[Rows from an object dataset]
|---|
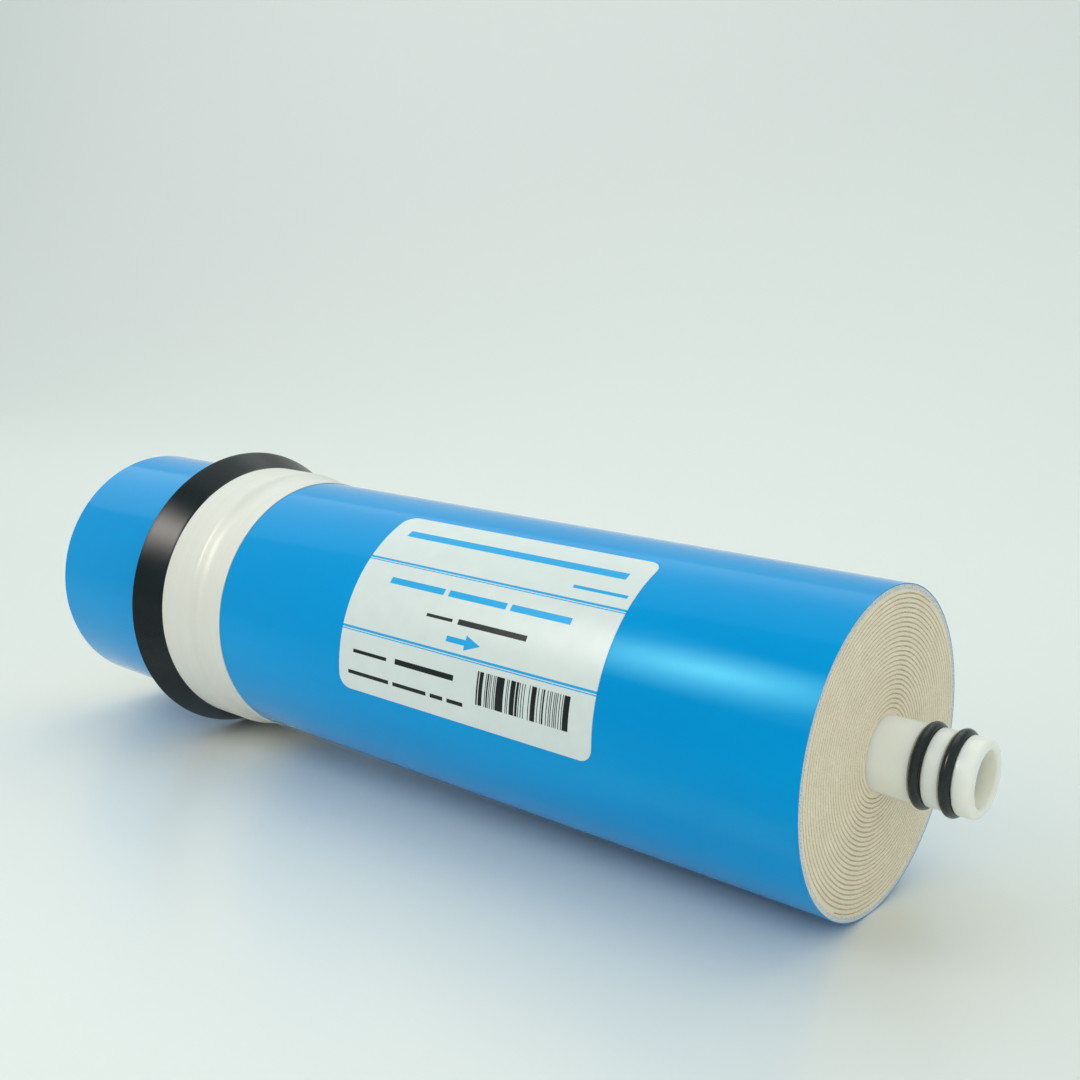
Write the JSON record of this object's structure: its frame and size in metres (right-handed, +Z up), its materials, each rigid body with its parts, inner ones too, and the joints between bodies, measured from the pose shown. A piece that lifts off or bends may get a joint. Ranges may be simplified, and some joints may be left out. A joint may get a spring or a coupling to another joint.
{
  "type": "reverse osmosis membrane element",
  "caption": "Spiral-wound membrane roll in a blue film, with a permeate tube that carries two O-rings, a flared rubber brine seal under white tape and a plain label.",
  "frame": {"origin": "on the element's axis, inside the permeate tube's bore, in the plane of the roll's product-end face", "axes": "+X along the axis out of the tube's open end, +Z up with the element lying on its side"},
  "size_m": [0.298, 0.0858, 0.0858],
  "materials": {
    "tube_plastic": "milky moulded plastic, softly glossy",
    "o_ring_rubber": "greased black rubber, glossy",
    "membrane_leaves": "matte cut edges of wound sheets",
    "blue_film": "glossy stretched film",
    "seal_rubber": "satin black rubber",
    "white_tape": "satin white tape",
    "label_paper": "white sticker with blue rules"
  },
  "bodies": {
    "root": {"permeate_tube": "tube_plastic", "o_ring_inner": "o_ring_rubber", "o_ring_outer": "o_ring_rubber", "leaf_roll": "membrane_leaves", "outer_wrap": "blue_film", "brine_seal": "seal_rubber", "seal_tape": "white_tape", "label": "label_paper"}
  },
  "joints": []
}
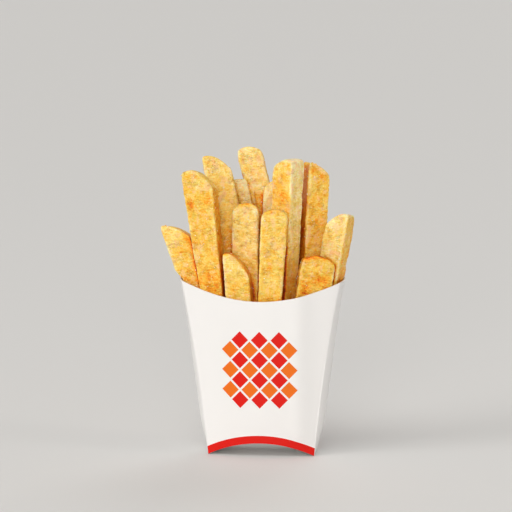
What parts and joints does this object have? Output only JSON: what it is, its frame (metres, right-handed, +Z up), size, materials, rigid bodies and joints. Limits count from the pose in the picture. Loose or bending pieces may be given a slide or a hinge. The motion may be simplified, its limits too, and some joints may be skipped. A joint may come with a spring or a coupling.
{
  "type": "portion of french fries in an open paperboard carton",
  "caption": "Upright paperboard scoop carton, open at the top with a hollowed front edge and an arched bottom, filled with thick-cut fries that fan out above the rim.",
  "frame": {"origin": "on the floor, under the middle of the whole part's box", "axes": "+Z up, front panel of the carton facing -Y, +X to the right seen from the front"},
  "size_m": [0.0922, 0.0432, 0.1462],
  "materials": {
    "coated_board": "white clay-coated paperboard with a low sheen and a printed band along the lower front edge",
    "fried_potato": "golden fried potato, dry and slightly rough, browner along the cut edges"
  },
  "bodies": {
    "root": {"carton": "coated_board", "fries": "fried_potato"}
  },
  "joints": []
}
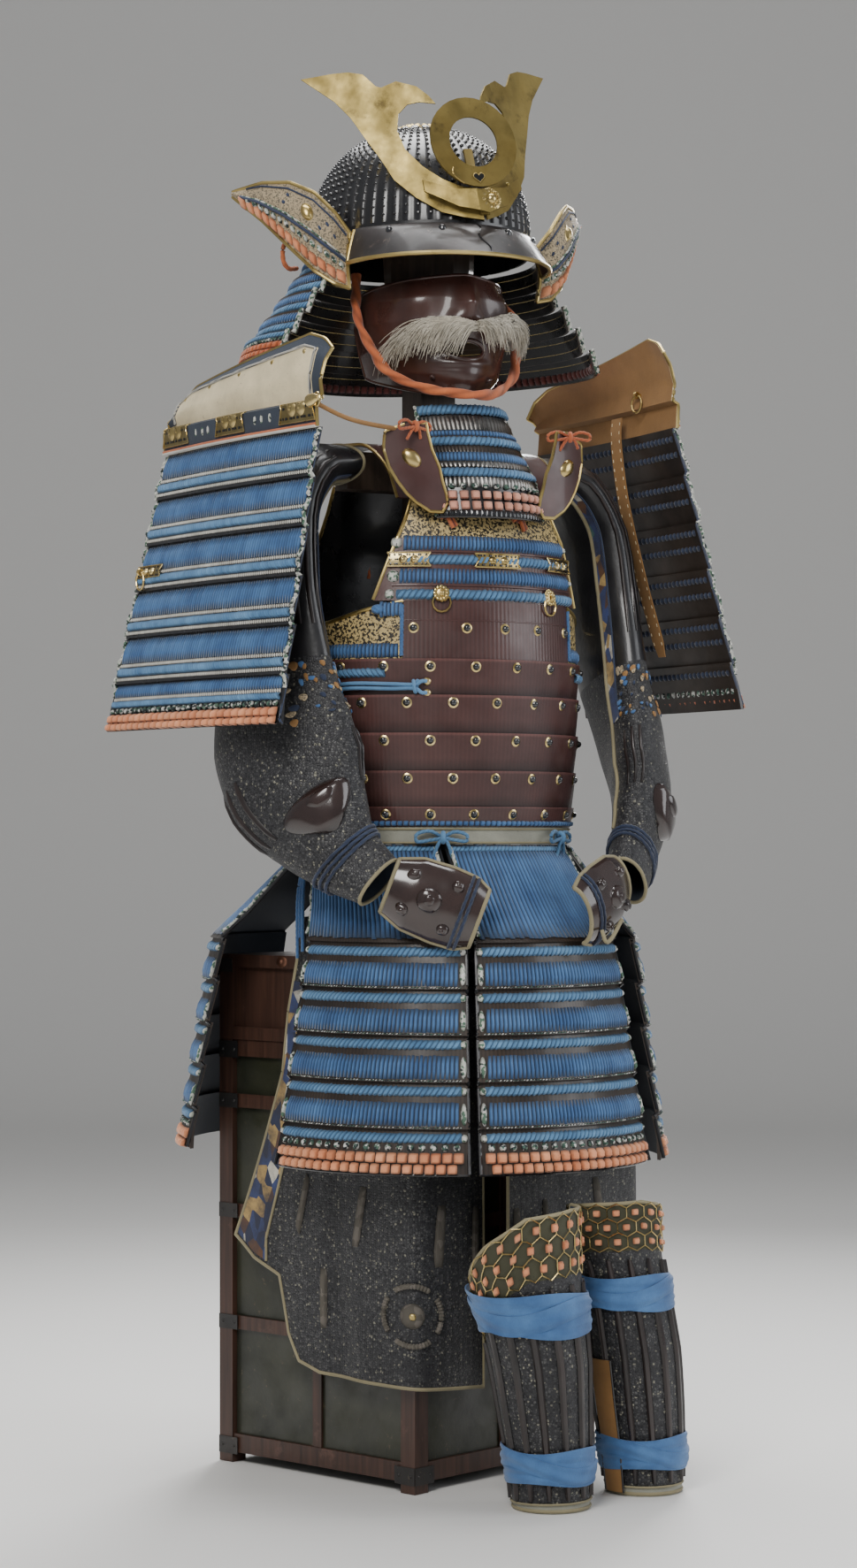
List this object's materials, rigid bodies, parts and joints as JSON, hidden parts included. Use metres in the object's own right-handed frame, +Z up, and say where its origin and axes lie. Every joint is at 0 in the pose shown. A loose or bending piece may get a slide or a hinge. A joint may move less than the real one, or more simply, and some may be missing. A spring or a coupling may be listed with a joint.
{
  "type": "samurai armour on its storage box",
  "caption": "Laced plate armour with crested helmet, face mask, sleeves, skirt and apron, set out on a stand over its storage box, with shin guards standing before it.",
  "frame": {"origin": "middle of the footprint, on the floor", "axes": "+Z up, the armour faces -Y and its left side is +X; the box under it is turned 17.5 degrees about +Z"},
  "size_m": [0.6756, 0.6328, 1.6485],
  "materials": {
    "box_panel": "worn dark green lacquer",
    "box_wood": "worn red-brown lacquer",
    "stand_wood": "plain",
    "black_lacquer": "gloss black lacquer on iron",
    "russet_lacquer": "semi-gloss russet lacquer on iron and rawhide",
    "patterned_leather": "matt printed leather",
    "tan_leather": "smoked leather",
    "gold_leather": "gold leaf speckled leather",
    "brass": "gilt, softly worn",
    "blue_lacing": "silk braid laced over lacquered lames",
    "mail_cloth": "iron mail sewn on cloth",
    "hair": "white hair",
    "orange_cloth": "twisted cloth cord"
  },
  "bodies": {
    "armour_set": {"helmet_bowl": "black_lacquer", "visor": "russet_lacquer", "turnback_right": "patterned_leather", "turnback_left": "patterned_leather", "neck_guard_1": "blue_lacing", "neck_guard_2": "blue_lacing", "neck_guard_3": "blue_lacing", "neck_guard_4": "blue_lacing", "neck_guard_5": "blue_lacing", "crest_horns": "brass", "crest_disc": "brass", "crest_base": "brass", "mask": "russet_lacquer", "moustache": "hair", "chin_cord": "orange_cloth", "box_body": "box_panel", "box_frame": "box_wood", "box_lid": "box_wood", "stand": "stand_wood", "throat_guard": "blue_lacing", "chest_plate": "gold_leather", "chest_front": "blue_lacing", "front_lame": "russet_lacquer", "back_plate": "black_lacquer", "side_right": "gold_leather", "side_left": "gold_leather", "cuirass_lame_1": "russet_lacquer", "cuirass_lame_2": "russet_lacquer", "cuirass_lame_3": "russet_lacquer", "cuirass_lame_4": "russet_lacquer", "cuirass_lame_5": "russet_lacquer", "hem_band": "patterned_leather", "strap_right": "russet_lacquer", "strap_left": "russet_lacquer", "chest_pad_right": "russet_lacquer", "chest_pad_left": "russet_lacquer", "shoulder_cap_right": "patterned_leather", "shoulder_guard_right": "blue_lacing", "shoulder_cap_left": "patterned_leather", "shoulder_guard_left": "blue_lacing", "hanging_strap": "tan_leather", "sleeve_right": "mail_cloth", "sleeve_left": "mail_cloth", "hand_guard_right": "black_lacquer", "hand_guard_left": "black_lacquer", "skirt_1": "blue_lacing", "skirt_2": "blue_lacing", "skirt_3": "blue_lacing", "skirt_4": "blue_lacing", "skirt_5": "blue_lacing", "apron_waistband": "mail_cloth", "apron_right": "mail_cloth", "apron_left": "mail_cloth", "shin_guard_right": "mail_cloth", "shin_guard_left": "mail_cloth"},
    "chest_ring_right": {"chest_ring_right": "brass"},
    "chest_ring_left": {"chest_ring_left": "brass"},
    "shoulder_ring_right": {"shoulder_ring_right": "brass"},
    "shoulder_ring_left": {"shoulder_ring_left": "brass"}
  },
  "joints": [
    {"name": "chest_ring_right_swing", "type": "hinge", "parent": "armour_set", "child": "chest_ring_right", "pos_m": [-0.08041, -0.14581, 1.021], "axis": [-0.9304, 0.3665, 0], "range_deg": [0, 110]},
    {"name": "chest_ring_left_swing", "type": "hinge", "parent": "armour_set", "child": "chest_ring_left", "pos_m": [0.0648, -0.14581, 1.021], "axis": [-0.9304, -0.3665, 0], "range_deg": [0, 110]},
    {"name": "shoulder_ring_right_swing", "type": "hinge", "parent": "armour_set", "child": "shoulder_ring_right", "pos_m": [-0.30682, 0.1749, 1.058], "axis": [0, 1, 0], "range_deg": [0, 110]},
    {"name": "shoulder_ring_left_swing", "type": "hinge", "parent": "armour_set", "child": "shoulder_ring_left", "pos_m": [0.23745, -0.06563, 1.276], "axis": [0, 1, 0], "range_deg": [0, 110]}
  ]
}
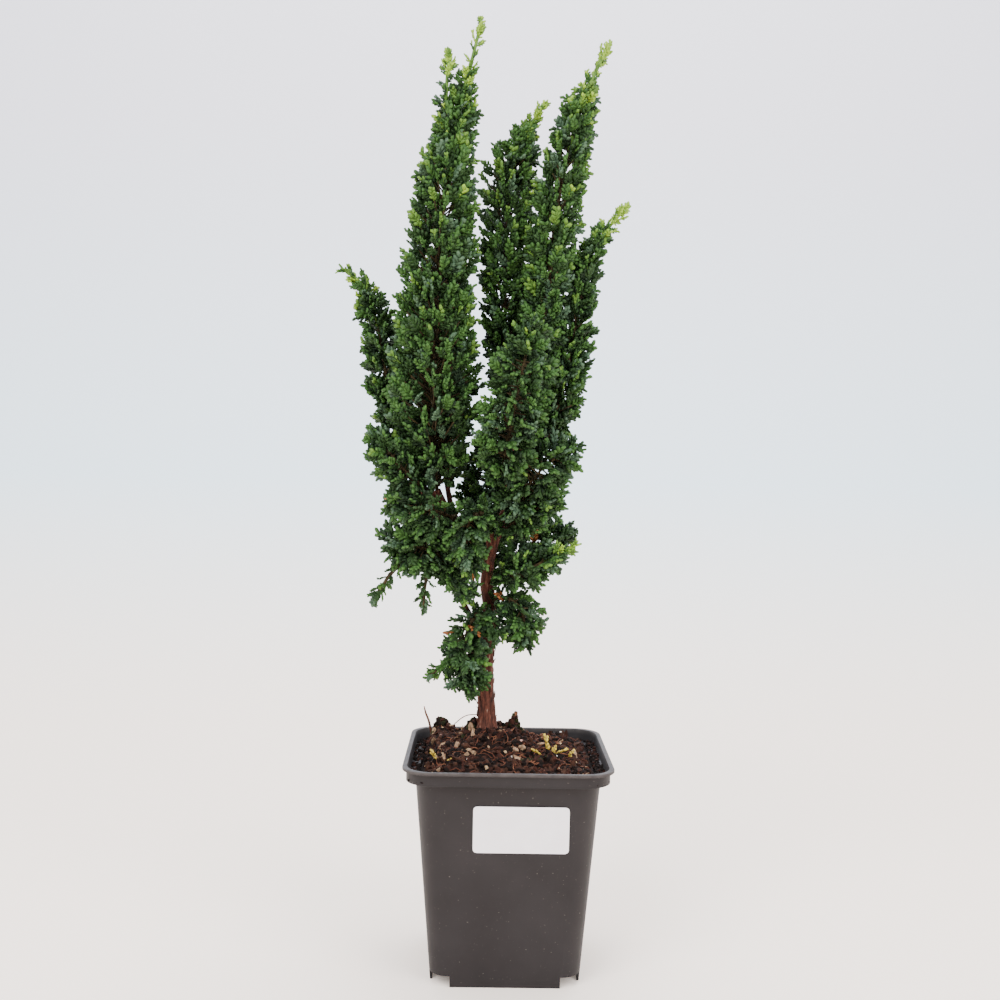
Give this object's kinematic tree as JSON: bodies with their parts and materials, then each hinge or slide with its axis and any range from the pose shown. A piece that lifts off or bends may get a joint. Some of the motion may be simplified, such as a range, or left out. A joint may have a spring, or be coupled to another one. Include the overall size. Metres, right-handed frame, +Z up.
{
  "type": "potted cypress bonsai",
  "caption": "Young upright hinoki cypress of sekka habit with tufted columns of short sprays, in a square plastic nursery pot of potting mix with a blank label.",
  "frame": {"origin": "centre of the pot's flat underside, at the level that it stands on", "axes": "+Z up along the plant, +X to the right and +Y away as seen from the labelled side"},
  "size_m": [0.1608, 0.114, 0.5139],
  "materials": {
    "nursery_pot_plastic": "matte moulded polypropylene, scuffed at the lip",
    "label_paper": "plain matte paper",
    "potting_mix": "rough, crumbly peat and bark",
    "bark": "peeling reddish-brown bark",
    "foliage": "matte scale leaves"
  },
  "bodies": {
    "root": {"pot": "nursery_pot_plastic", "label": "label_paper", "potting_mix": "potting_mix", "trunk": "bark", "lower_left_bough": "bark", "left_leader_bough": "bark", "right_leader_bough": "bark", "centre_leader_bough": "bark", "outer_right_bough": "bark", "front_bough": "bark", "back_right_bough": "bark", "left_lower_bough": "bark", "left_flank_bough": "bark", "outer_left_bough": "bark", "back_left_bough": "bark", "left_leader": "foliage", "centre_leader": "foliage", "right_leader": "foliage", "outer_right": "foliage", "outer_left": "foliage", "front_shoot": "foliage", "left_flank": "foliage", "left_lower": "foliage", "left_side": "foliage", "right_flank": "foliage", "right_lower": "foliage", "right_side": "foliage", "low_left": "foliage", "fork_tuft": "foliage", "low_right": "foliage", "trunk_right": "foliage", "trunk_left": "foliage", "back_left": "foliage", "back_right": "foliage", "back_low": "foliage", "back_left_low": "foliage", "back_right_low": "foliage"}
  },
  "joints": []
}
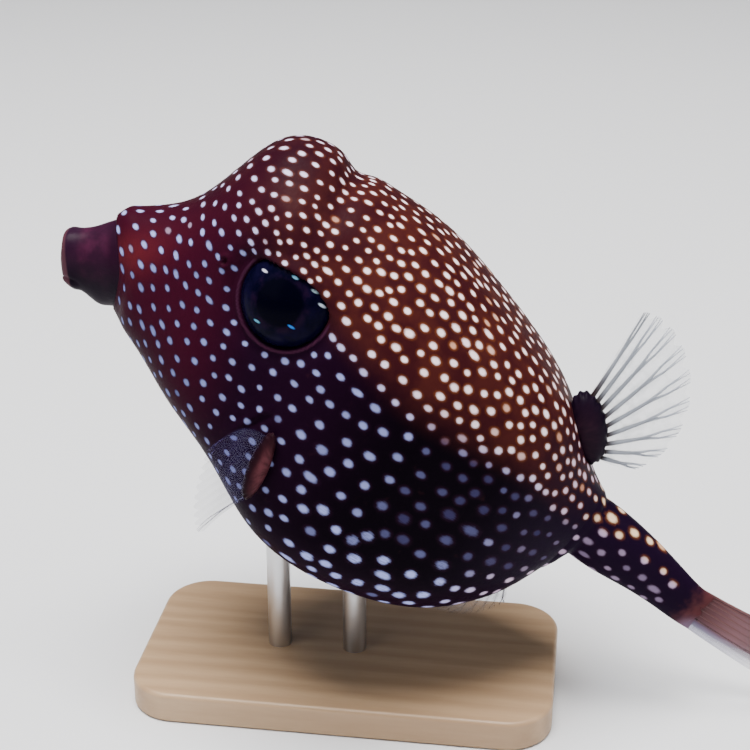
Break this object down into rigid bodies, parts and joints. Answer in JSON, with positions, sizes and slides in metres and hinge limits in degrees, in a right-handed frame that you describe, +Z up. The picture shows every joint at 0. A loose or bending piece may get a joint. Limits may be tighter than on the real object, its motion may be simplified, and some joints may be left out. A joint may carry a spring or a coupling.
{
  "type": "boxfish display model",
  "caption": "White-spotted boxfish at life size, nose up in a swimming pose, held by two rods on a plain flat display plate.",
  "frame": {"origin": "centre of the stand plate's underside", "axes": "+Z up out of the plate; +X runs from the fish's mouth end to its tail end in plan; +Y toward the fish's right side"},
  "size_m": [0.0808, 0.043, 0.0621],
  "materials": {
    "spotted_skin": "satin dark brown skin over bony plates, with many white spots",
    "lip_skin": "smooth dark maroon",
    "eye": "wet blue-black",
    "fin_root": "smooth brown, fleshy",
    "fin_membrane": "thin, clear grey, with pale rays",
    "tail_membrane": "thin, orange brown, clear toward the edge",
    "stand_wood": "oiled pale wood",
    "stand_steel": "brushed"
  },
  "bodies": {
    "root": {"head": "spotted_skin", "trunk": "spotted_skin", "tail_stalk": "spotted_skin", "upper_lip": "lip_skin", "lower_lip": "lip_skin", "eye_left": "eye", "eye_right": "eye", "dorsal_base": "fin_root", "anal_base": "fin_root", "pectoral_base_left": "fin_root", "pectoral_base_right": "fin_root", "dorsal_fin": "fin_membrane", "anal_fin": "fin_membrane", "pectoral_fin_left": "fin_membrane", "pectoral_fin_right": "fin_membrane", "caudal_fin": "tail_membrane", "stand_plate": "stand_wood", "stand_rod_front": "stand_steel", "stand_rod_rear": "stand_steel"}
  },
  "joints": []
}
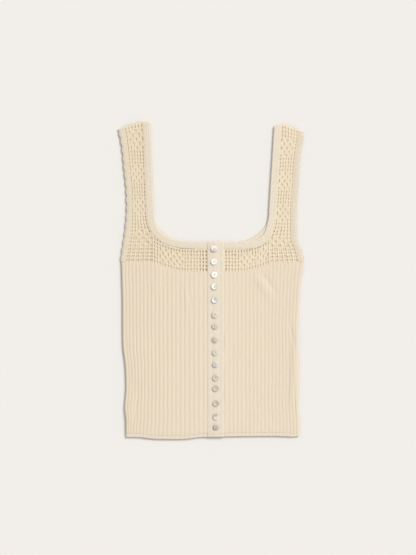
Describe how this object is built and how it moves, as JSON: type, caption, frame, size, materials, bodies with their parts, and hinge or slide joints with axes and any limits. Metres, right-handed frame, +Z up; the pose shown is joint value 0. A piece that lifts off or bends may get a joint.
|---|
■ JOB: Give back exactly the lines from the line containing "Break this object" to the end of the entries, and no other lines.

■ COMPLETE RESPONSE:
Break this object down into rigid bodies, parts and joints. Answer in JSON, with positions, sizes and slides in metres and hinge limits in degrees, in a right-handed frame that you describe, +Z up. The picture shows every joint at 0. A loose or bending piece may get a joint. Limits may be tighter than on the real object, its motion may be simplified, and some joints may be left out. A joint may carry a spring or a coupling.
{
  "type": "boxfish display model",
  "caption": "White-spotted boxfish at life size, nose up in a swimming pose, held by two rods on a plain flat display plate.",
  "frame": {"origin": "centre of the stand plate's underside", "axes": "+Z up out of the plate; +X runs from the fish's mouth end to its tail end in plan; +Y toward the fish's right side"},
  "size_m": [0.0808, 0.043, 0.0621],
  "materials": {
    "spotted_skin": "satin dark brown skin over bony plates, with many white spots",
    "lip_skin": "smooth dark maroon",
    "eye": "wet blue-black",
    "fin_root": "smooth brown, fleshy",
    "fin_membrane": "thin, clear grey, with pale rays",
    "tail_membrane": "thin, orange brown, clear toward the edge",
    "stand_wood": "oiled pale wood",
    "stand_steel": "brushed"
  },
  "bodies": {
    "root": {"head": "spotted_skin", "trunk": "spotted_skin", "tail_stalk": "spotted_skin", "upper_lip": "lip_skin", "lower_lip": "lip_skin", "eye_left": "eye", "eye_right": "eye", "dorsal_base": "fin_root", "anal_base": "fin_root", "pectoral_base_left": "fin_root", "pectoral_base_right": "fin_root", "dorsal_fin": "fin_membrane", "anal_fin": "fin_membrane", "pectoral_fin_left": "fin_membrane", "pectoral_fin_right": "fin_membrane", "caudal_fin": "tail_membrane", "stand_plate": "stand_wood", "stand_rod_front": "stand_steel", "stand_rod_rear": "stand_steel"}
  },
  "joints": []
}
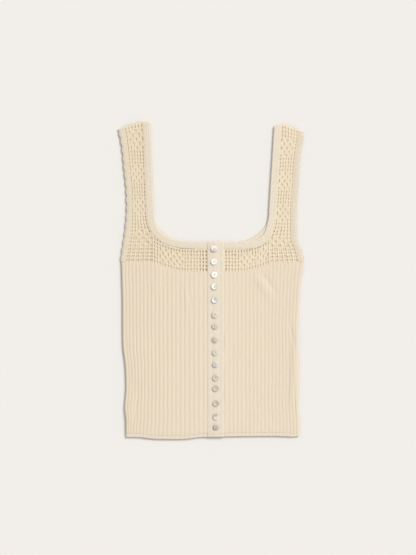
Describe how this object is built and how it moves, as JSON: type, caption, frame, size, materials, bodies with their parts, and hinge or slide joints with axes and any limits. Metres, right-handed frame, +Z up; the pose shown is joint value 0. A piece that lifts off or bends may get a joint.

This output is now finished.